In Number Theory, we're hunting for treasure, honing our proof-writing skills, and discovering mathematical delights.


Our Introduction to Number Theory class is off to a fast start. We’ve covered an alarming percentage of the advertised topics (given that we’re only two weeks into a six-week block), including divisibility tests for small integers, counting divisors, perfect numbers, number bases, divisibility tests in other bases, prime factorization, GCD and LCM, and the Euclidean Algorithm. We’re planning to use the extra time on hand to delve more deeply into square numbers, irrational numbers, and especially congruences during the last two weeks.

Each of my courses this year has quickly developed a distinct character, in terms of class format, and number theory has been no exception. It’s become a tradition to hold quiz review “treasure hunts,” in which the class tackles a set of questions, then figures out how to interpret the answers as an encoded message, which then leads to the final goal. Number theory has a long history in the service of encryption, so this practice seems especially suitable for our class.
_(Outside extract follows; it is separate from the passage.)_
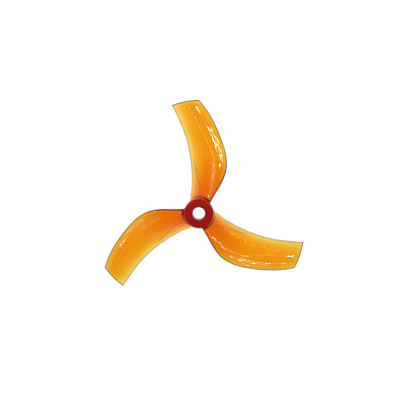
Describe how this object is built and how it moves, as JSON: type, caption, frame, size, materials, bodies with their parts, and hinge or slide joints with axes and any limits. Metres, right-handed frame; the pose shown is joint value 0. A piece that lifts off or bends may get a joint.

I’m also implementing a new means of incorporating writing into the mix. Approximately once a week we discuss the strategy for proving a number theoretic statement as a class, then each student writes out a short paragraph proof on a sheet of looseleaf. This paper travels back and forth between myself and the student, accumulating feedback and new drafts as often as necessary until the proof is beautifully polished, at which point it receives a “squircle-star” seal of approval and is filed in their folder.

One of the perks of teaching Number Theory is that it is such a delightful subject; kids who love math tend to gravitate to the clever and unexpected results that await us each week to an even greater degree (if possible) than in our other math classes. For instance, one afternoon I presented them with the first four perfect numbers; namely, 6, 28, 496, 8128, and challenged them to detect the pattern and find the fifth such number. A merry hunt ensued, which eventually led to the correct value of 33,550,336. We then made and proved a conjecture about how to build perfect numbers, which dates back to Euclid.

We still have a ways to go this block, of course, but I’m very pleased with the foundation that has been laid thus far. I believe that I'm speaking for everyone when I say that we're all looking forward to the last four weeks of math in the classroom this year.

--Sam Vandervelde